付き合っているわけではない人と、夜景を観に行ったり、買い物に行ったり、なんとも言えない距離感とどきどき感を、もう大学生も終わりに近いくらいの年齢で初めて感じていた。二人だけで夜の観覧車に乗ったり、クリスマスシーズンのイルミネーションを観に行ったりもした。
付き合いたいという気持ちはなかったけど、でも話が弾むし、自分のつまらない話もちゃんと聞いてくれる。これを友情というものだと、そのときの自分は思っていた。
それからしばらくして、地元の女の友達(上の彼女のことは知らない)にこのことを話した。
言われたのはこの一言。
「そういうのは男が絶対やっちゃいけないこと」
彼女に言わせると、向こうの女性は自分のことをきっと好きになっている。

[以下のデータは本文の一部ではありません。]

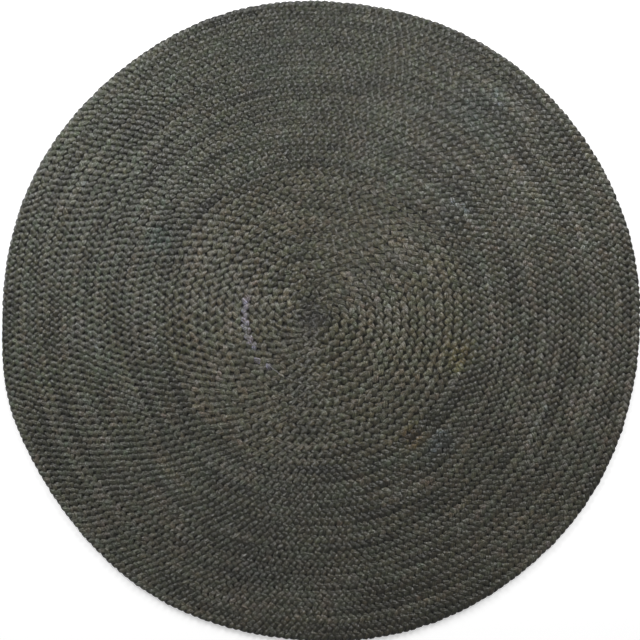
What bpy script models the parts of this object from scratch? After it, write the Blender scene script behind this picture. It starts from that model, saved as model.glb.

付き合うために、距離を詰めようとしている。それを自分は断らずに、こちらからも距離を詰めるような素振りをしている。なのに、本心では付き合う気がない。その女性の気持ちをもてあそんでいる。これほどタチの悪い男はいない。その女性のためにも、二人で会うのをやめろ、と。
いや、きっと向こうも友達だと思っているはず、と言っても、友達だと思ってる男と二人で夜景なんか観に行かない、と。
これはさすがにショックで、自分が気持ちをもてあそんでるなんていう意識はなかった。むしろ誘ってもらってばかりでは悪いからこっちからも誘っていたりもした。
そのことを客観的に見られるとそういうことになるのか、と、償いきれない罪を犯したような気分になっていた。
それが大学生の最後の時期で、大学卒業とともに彼女は遠いところに行ってしまって、連絡を取ることもあまりなくなった。
向こうも自分を友達だと思ってくれていた、そう信じたいけど、彼女を少しでも辛い気分をさせているのではないかと思うと、あれから何年も経った今でも胸が苦しくなる。
そしていまだに、自分は女性の友達としてもいいこととしてはいけないことの境界がわからない。わからないけど、今でも付き合うつもりはない女性と二人で出かけたり、電話で話したりしている。自分はこういう時間が好きだから誘ってしまうけど、実はこれもアウトなのか。相手の女性の気持ちをもてあそんでいることになるのか。このあたりが本当にわからない。自分が10代の頃にほとんど女子と接点がなかったから、そのあたりの感覚を持ち合わせていないからわからないのか、それとも、友達に言われた通り、本当にたちの悪い男というのは自分のような男なのだろうか。そうだとしたら、自分のような人間と、「モテる」人というのは、どこが違うのか。